As for the larger three IXCs, AT&T, MCI and Sprint? I can’t tell you which peg fits which hole, because the dimensions of the pegs and holes are both changing rapidly with time. Sprint seems to be chumming up with the cable operators again, and it wouldn’t surprise me to see them do something there. MCI and T have been cited as talking with one another, but neither will admit it. Most of the RBOCs have stated that they are not in the market to purchase a long haul carrier, and will build their national nets piecemeal, instead. But who could deny that picking up the subscribers of either AT&T or MCI, or both, could represent anything other than an upside event for them?
You asked:
“… whether you would think the major focus would be on buying dark/dim fiber, wavelength or even IP capacity (if the latter is possible at all).”

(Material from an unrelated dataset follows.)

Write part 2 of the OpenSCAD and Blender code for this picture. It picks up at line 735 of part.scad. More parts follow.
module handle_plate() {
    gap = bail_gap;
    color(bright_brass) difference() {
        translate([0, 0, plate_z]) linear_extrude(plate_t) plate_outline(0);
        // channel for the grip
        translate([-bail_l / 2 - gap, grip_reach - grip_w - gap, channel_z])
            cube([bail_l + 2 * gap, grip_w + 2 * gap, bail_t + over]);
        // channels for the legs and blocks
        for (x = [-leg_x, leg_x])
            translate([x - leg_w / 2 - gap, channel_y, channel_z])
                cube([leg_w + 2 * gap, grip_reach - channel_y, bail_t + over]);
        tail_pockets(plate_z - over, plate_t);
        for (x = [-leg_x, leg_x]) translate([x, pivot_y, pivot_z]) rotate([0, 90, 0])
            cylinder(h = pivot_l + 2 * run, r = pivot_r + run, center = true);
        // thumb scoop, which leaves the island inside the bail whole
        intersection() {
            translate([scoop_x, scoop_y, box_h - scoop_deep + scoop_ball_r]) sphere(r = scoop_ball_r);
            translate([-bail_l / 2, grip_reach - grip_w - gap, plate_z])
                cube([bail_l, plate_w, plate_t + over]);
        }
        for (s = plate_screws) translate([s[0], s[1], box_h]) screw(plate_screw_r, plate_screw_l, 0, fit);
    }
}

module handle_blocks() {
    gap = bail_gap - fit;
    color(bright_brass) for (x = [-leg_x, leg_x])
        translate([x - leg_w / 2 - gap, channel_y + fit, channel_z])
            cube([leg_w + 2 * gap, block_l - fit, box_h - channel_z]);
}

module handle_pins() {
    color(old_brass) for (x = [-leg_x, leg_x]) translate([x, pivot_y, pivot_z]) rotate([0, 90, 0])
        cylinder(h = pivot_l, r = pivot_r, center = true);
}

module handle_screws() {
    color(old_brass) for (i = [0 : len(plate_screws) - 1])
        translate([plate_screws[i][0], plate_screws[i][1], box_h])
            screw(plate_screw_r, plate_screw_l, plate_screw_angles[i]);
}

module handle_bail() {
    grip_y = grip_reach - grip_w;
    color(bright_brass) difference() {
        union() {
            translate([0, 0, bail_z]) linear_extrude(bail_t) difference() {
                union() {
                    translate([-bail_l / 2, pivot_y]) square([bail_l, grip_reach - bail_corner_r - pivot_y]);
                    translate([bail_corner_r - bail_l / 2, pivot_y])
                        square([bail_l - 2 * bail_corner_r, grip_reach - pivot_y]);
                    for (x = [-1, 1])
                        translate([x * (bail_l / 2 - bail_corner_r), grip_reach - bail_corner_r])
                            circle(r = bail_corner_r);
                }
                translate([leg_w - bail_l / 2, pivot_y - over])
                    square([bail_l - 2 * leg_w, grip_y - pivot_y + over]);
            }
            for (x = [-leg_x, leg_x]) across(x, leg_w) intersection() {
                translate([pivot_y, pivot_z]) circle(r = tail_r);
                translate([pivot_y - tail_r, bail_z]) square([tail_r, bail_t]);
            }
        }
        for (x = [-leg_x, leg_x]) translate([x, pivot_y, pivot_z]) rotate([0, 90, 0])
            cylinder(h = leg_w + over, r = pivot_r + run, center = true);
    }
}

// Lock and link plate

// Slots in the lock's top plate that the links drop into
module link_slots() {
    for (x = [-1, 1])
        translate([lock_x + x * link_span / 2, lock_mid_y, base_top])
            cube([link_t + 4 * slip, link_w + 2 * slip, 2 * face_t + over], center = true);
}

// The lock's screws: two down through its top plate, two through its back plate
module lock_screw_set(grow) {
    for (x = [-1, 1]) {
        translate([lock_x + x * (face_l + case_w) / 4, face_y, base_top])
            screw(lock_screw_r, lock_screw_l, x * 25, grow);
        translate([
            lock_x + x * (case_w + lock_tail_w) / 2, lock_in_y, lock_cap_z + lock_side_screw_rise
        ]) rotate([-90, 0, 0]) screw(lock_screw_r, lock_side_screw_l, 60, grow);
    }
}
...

In theory, wavelengths would appear to be an ideal unit of network currency, like T3s (and slowly encroaching OC3s) have been now, for some time. In practice, however, very few providers are set up to deal with wavelengths as such, because there is no common distribution mechanism in place within the larger xLECs and IXCs for dealing with quantities of light in a productized manner, other than to the largest enterprise users and other carriers who will treat those wavelengths as a semi-permanent or permanent utility channel.
Carriers will readily use wavelengths to groom their internal traffic, but they are less up front about their willingness (or their preparedness) to sell them at the retail level at this time. I underline “at this time” because as technology advances lambdas (wavelengths) will become as malleable in the future in the optical, photonic domain as T1 streams are today in the electrical, digital domain. We’re just not there yet.
“ To what extent does insufficient standardization in the IP and MPLS area make outsourcing of IP capacity impracticable?”
I guess I’d have to first ask you, what type of organization is seeking the outsourcing? Is the user in this case a carrier or an enterprise.
Internet Protocol (IP), per se, is standardized across mostly all commercially viable public Internet domains, despite variations in versions. The latter find a remedy through backwards compatibility provisions. For example, the manner in which Ipv6 is able to carry Ipv4 traffic through encapsulation techniques.
MPLS and most of IP’s “helper protocols,” as poster ftth likes to call them, like those that support Quality of Service, or QoS, in particular, and the variations in which some VoIP traffic is handled from one provider to the next remain balkanized to some degree, differing sometimes widely from one ISP’s autonomous system (AS) to another’s. Attempts at harmonizing these dissimilarities continue to be publicized, but I’m not sure any real progress is being made there to speak of, other than implementations that are situation-specific and requiring a partnering approach between two or more SP in order to satisfy a given large users’ demands. To that extent I’ve seen routes and nodes customized across SP borders for a large institution, but it’s not common practice for them to do so.
At this point if one of our 'Net-savy friends from Cisco and / or elsewhere would be kind enough to add a few words, while at the same time showing me a little bit of leniency for the license I took above, it would be appreciated.
Comments, corrections, questions are all welcome.